In an interview, he stated: “To the next generation, I would say that it is important to attach yourself to something larger than yourself. Be prepared with the best education you can, a strong work ethic, and good social skills. Find your passion and work it into your profession. Weather the hard times (personal, job setbacks or major program changes) and learn from them. If you’re open to it and find unconditional love, it will give you the support and wisdom to carry you the distance of your life. Then, invest in yourself during your career.”
As we enter a new generation of space vehicles including Orion, meant for deep space and Mars, Phillips remains excited about the future. He looks forward to a time when humankind visits our planetary neighbor. “Mars is the logical next step for mankind. A mission to Mars for the next five generations is required to make us a multi-planet species,” he stressed.
Would Phillips do it all over again, despite the considerable stresses of working in a career fraught with risks? He answered unhesitatingly: “Yes, I would absolutely do it again! This is where having a passion for something larger than yourself becomes valuable. When you lose something or someone, your passion carries and insulates you to get through and move beyond the hard times. Without having something to anchor you, you can temporarily lose your way. When we grieve, it’s not for the person or the situation that changed. Rather, I believe we selfishly grieve for ourselves. I found that the sooner I returned to my passion, the better able I was to forge ahead with my work and goals. And, never be afraid of failure; it is your best teacher.”

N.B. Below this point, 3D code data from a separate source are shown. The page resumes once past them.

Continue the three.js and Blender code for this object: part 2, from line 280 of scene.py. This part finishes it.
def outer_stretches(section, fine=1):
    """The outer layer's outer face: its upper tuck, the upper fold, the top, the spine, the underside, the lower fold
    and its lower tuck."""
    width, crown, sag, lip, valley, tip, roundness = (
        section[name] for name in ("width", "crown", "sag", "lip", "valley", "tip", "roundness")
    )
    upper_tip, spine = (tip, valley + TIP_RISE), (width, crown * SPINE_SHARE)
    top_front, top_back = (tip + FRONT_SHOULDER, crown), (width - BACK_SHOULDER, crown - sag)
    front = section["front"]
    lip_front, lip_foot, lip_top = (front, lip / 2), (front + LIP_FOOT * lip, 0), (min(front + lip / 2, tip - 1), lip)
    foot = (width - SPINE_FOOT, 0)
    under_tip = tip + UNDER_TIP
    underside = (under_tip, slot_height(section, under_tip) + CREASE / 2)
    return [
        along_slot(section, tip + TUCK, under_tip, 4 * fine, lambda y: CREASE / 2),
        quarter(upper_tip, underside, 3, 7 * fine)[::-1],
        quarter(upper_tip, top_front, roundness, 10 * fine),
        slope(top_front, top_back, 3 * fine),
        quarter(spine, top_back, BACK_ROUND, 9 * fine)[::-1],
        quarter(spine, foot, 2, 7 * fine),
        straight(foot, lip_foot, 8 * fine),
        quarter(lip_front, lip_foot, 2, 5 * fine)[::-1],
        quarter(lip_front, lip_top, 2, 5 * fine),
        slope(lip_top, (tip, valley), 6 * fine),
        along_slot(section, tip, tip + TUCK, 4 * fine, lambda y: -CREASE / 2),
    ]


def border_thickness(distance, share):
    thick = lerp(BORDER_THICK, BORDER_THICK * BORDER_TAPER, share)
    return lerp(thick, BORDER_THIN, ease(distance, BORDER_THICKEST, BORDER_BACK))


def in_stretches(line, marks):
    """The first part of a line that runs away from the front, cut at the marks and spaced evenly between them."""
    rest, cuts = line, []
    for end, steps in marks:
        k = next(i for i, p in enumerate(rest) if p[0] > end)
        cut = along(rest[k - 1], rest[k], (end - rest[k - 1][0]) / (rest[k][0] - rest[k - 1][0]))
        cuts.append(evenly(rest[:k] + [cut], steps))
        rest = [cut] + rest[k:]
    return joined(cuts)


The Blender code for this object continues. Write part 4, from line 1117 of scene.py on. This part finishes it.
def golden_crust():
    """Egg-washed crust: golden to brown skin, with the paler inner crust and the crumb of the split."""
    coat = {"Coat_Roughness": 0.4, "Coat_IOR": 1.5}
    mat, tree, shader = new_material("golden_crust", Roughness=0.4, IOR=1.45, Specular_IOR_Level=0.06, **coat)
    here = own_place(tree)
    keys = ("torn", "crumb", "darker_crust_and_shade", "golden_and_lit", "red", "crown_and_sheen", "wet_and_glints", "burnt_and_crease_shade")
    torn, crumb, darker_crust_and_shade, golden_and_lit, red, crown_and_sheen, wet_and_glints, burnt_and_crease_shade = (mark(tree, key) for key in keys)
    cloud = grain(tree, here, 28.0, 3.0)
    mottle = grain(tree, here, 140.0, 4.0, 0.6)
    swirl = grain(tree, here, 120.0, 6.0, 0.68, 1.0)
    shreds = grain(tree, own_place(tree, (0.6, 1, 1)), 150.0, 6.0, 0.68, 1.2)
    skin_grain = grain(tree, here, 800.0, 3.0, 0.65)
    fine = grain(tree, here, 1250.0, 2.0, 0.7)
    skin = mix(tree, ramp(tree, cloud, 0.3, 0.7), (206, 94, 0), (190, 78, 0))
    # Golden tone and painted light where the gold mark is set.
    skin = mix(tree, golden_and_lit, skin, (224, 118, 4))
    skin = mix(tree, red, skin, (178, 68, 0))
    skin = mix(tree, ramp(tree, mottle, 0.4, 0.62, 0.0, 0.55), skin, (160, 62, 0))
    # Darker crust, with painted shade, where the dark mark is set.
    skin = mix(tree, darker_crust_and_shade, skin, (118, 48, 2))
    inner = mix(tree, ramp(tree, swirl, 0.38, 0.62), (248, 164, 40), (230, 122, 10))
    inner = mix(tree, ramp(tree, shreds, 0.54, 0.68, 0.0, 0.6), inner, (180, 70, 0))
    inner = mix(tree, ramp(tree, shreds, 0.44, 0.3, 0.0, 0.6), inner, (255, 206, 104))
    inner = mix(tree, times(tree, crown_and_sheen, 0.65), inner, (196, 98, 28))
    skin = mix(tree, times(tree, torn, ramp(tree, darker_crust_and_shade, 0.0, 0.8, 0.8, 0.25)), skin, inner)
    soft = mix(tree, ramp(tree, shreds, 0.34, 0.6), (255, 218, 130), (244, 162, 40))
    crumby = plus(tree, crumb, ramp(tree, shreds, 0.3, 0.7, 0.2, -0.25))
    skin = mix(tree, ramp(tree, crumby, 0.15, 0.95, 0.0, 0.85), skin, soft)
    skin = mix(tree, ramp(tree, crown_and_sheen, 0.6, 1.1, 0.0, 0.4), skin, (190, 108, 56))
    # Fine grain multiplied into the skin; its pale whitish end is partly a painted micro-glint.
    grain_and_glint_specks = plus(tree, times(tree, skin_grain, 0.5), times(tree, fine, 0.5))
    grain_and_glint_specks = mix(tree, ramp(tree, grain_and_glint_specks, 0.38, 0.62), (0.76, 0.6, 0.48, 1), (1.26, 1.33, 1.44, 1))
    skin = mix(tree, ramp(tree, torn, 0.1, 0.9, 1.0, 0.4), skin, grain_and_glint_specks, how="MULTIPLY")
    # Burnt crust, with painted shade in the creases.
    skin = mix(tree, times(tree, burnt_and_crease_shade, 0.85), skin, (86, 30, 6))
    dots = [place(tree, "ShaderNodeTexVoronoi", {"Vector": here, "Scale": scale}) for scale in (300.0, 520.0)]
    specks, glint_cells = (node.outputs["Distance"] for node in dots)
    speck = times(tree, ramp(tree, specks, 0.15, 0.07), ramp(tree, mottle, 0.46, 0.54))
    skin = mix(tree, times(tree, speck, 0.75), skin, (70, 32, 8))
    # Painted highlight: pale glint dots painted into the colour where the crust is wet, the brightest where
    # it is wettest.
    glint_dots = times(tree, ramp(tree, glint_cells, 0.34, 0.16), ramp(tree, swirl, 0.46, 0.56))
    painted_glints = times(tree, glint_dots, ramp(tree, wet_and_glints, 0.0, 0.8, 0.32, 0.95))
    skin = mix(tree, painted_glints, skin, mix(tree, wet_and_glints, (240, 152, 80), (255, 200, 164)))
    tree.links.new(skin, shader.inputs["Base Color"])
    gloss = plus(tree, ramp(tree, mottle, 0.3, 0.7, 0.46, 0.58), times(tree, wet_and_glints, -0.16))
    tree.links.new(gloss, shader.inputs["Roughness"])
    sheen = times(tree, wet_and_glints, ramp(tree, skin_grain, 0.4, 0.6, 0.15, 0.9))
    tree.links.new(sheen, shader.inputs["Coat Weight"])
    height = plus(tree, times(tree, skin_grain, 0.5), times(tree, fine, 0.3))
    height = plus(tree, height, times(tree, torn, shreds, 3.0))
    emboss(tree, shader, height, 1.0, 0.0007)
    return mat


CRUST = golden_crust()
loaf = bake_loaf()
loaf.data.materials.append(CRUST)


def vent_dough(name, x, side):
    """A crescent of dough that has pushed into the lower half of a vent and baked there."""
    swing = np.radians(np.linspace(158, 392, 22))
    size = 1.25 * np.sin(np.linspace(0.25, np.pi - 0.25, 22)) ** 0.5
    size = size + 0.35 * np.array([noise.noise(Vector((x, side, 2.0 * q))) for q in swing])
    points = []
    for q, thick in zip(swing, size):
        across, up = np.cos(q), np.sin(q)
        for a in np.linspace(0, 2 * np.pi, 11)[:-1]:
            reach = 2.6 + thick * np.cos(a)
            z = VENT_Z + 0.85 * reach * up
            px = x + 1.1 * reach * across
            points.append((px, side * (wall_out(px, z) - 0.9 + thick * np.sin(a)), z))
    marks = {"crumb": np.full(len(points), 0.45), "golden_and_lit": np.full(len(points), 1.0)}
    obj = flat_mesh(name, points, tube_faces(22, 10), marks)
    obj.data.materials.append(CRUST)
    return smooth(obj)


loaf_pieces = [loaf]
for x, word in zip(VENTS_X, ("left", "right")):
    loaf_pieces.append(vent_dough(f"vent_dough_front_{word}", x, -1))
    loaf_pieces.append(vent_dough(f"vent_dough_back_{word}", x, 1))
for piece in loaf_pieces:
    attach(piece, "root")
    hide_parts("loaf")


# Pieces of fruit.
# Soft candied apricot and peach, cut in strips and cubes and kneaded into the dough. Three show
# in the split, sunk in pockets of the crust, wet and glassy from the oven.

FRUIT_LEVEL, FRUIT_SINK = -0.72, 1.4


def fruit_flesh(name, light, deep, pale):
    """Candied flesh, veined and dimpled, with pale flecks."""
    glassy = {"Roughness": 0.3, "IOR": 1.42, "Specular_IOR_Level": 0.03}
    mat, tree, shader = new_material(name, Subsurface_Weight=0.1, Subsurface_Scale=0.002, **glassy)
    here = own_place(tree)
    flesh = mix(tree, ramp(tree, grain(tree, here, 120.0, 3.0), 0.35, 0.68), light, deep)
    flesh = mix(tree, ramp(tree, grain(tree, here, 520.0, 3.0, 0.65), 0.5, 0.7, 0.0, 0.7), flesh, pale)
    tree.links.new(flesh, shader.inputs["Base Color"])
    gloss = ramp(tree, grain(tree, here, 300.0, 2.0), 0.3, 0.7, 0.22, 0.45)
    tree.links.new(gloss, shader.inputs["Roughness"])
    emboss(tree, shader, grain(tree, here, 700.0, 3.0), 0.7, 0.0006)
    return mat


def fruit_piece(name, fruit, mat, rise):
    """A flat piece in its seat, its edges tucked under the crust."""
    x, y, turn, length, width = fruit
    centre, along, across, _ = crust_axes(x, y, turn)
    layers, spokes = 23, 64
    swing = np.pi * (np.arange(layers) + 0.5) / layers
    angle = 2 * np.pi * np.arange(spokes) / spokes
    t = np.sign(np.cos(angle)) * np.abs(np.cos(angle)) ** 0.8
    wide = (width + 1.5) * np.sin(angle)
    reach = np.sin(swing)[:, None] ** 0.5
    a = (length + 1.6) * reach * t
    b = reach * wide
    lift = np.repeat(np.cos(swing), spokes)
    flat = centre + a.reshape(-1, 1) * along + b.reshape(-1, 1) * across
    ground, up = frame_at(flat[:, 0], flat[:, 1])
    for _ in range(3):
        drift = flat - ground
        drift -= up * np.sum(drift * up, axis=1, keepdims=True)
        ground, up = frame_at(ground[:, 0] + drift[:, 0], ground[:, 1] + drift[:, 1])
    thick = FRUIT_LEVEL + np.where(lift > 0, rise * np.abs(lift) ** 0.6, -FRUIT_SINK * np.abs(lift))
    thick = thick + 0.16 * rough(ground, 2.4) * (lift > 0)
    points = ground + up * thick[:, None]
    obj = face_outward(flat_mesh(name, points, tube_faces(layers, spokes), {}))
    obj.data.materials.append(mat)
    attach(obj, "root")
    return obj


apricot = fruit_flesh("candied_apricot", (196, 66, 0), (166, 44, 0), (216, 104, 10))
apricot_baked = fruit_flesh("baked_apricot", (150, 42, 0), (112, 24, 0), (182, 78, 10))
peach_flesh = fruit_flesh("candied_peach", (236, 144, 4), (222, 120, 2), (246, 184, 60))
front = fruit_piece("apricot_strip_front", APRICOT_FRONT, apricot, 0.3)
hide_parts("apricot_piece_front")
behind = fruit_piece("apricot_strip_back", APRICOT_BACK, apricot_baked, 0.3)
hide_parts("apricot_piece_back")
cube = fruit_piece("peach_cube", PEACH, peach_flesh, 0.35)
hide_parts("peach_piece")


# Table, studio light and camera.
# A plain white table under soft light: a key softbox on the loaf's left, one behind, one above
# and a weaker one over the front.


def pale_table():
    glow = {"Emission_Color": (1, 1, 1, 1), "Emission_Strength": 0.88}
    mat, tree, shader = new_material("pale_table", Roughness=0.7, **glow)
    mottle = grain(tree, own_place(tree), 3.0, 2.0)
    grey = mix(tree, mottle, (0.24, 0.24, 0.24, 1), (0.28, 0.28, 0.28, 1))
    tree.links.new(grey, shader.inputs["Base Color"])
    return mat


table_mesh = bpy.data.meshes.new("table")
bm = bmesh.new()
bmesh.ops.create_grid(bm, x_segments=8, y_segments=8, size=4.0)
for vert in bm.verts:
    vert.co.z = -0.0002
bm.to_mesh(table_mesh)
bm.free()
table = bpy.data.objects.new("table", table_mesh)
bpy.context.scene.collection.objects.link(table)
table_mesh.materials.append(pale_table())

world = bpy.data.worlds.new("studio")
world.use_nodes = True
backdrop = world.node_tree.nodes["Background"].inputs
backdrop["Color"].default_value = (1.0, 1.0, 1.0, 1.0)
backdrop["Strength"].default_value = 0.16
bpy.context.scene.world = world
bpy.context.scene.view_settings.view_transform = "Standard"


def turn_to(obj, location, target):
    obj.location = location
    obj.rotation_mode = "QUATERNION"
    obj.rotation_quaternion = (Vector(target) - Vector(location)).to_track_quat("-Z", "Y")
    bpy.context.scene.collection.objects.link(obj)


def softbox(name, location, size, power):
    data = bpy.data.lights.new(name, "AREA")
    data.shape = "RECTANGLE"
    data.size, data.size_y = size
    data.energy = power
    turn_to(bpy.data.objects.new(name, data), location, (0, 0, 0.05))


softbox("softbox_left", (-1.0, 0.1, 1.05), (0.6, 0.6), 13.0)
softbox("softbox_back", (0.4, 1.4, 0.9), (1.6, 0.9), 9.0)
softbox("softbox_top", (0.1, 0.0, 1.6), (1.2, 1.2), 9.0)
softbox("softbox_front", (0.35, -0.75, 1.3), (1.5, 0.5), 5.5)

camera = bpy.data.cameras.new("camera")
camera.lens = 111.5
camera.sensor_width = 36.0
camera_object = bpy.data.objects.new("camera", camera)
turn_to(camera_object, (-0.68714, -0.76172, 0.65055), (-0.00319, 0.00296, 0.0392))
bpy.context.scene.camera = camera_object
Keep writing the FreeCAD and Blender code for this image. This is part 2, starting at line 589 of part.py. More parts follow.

Phillips and workers like him are why the U.S. human spaceflight program has continued to move forward despite encountering adversity. In his words, “Shuttleman” added: “I learned these things working with hundreds of highly skilled and motivated people in our beloved Space Shuttle Program. I want the next generation to build off the shoulders of giants!” With mentors such as Phillips who carry on the legacies of previous programs, a newer generation of space workers has plenty of inspiration from which to draw.